• Your goal:
Consider the data that follows and state how many lines contain the string "with", using the number alone.
---*---
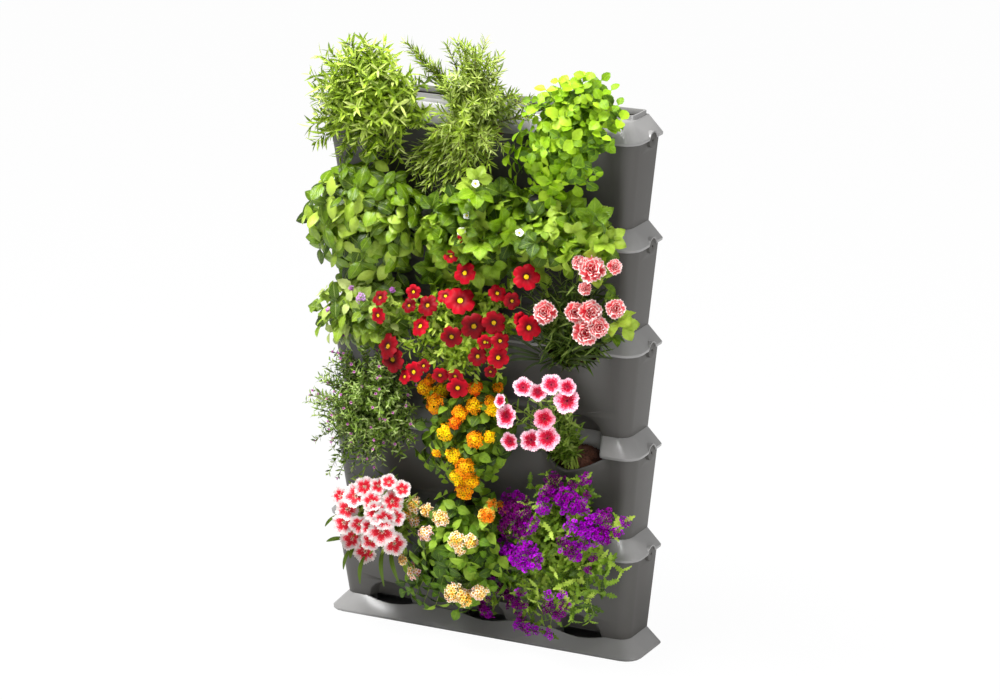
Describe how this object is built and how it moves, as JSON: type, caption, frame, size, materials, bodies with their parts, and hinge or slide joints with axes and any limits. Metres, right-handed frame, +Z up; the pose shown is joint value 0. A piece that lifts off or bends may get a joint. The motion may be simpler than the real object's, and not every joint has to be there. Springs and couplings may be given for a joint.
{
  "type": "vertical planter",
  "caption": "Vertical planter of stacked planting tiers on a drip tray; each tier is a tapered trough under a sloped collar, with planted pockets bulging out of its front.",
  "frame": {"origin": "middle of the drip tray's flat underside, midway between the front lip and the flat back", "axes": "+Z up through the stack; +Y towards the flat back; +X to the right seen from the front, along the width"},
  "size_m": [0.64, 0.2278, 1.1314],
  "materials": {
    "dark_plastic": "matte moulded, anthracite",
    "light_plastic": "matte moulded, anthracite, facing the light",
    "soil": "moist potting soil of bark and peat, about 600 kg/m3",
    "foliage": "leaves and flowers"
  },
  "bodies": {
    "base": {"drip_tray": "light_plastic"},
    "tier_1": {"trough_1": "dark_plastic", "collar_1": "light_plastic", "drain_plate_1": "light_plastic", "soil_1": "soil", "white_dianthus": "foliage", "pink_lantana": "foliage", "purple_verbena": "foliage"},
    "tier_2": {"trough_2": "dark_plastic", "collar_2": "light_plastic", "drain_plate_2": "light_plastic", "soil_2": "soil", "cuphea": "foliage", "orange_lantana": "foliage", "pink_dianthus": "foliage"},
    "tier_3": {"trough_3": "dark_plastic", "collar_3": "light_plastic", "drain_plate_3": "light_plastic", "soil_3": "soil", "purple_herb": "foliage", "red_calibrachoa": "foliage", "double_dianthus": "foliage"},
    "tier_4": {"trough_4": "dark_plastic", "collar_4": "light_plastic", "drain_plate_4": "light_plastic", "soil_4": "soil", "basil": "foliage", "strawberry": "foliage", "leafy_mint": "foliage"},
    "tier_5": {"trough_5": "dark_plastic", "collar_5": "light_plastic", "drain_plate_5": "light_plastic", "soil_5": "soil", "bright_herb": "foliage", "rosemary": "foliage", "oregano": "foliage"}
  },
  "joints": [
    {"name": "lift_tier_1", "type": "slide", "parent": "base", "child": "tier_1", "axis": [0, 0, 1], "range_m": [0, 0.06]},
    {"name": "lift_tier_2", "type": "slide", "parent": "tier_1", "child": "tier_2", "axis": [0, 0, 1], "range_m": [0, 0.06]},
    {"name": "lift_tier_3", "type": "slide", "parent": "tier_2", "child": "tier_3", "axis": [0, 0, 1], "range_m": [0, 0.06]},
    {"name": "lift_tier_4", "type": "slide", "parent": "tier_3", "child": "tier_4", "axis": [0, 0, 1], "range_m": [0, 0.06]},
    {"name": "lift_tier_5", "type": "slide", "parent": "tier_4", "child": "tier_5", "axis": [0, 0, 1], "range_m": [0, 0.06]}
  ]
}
---*---
• Answer below:
2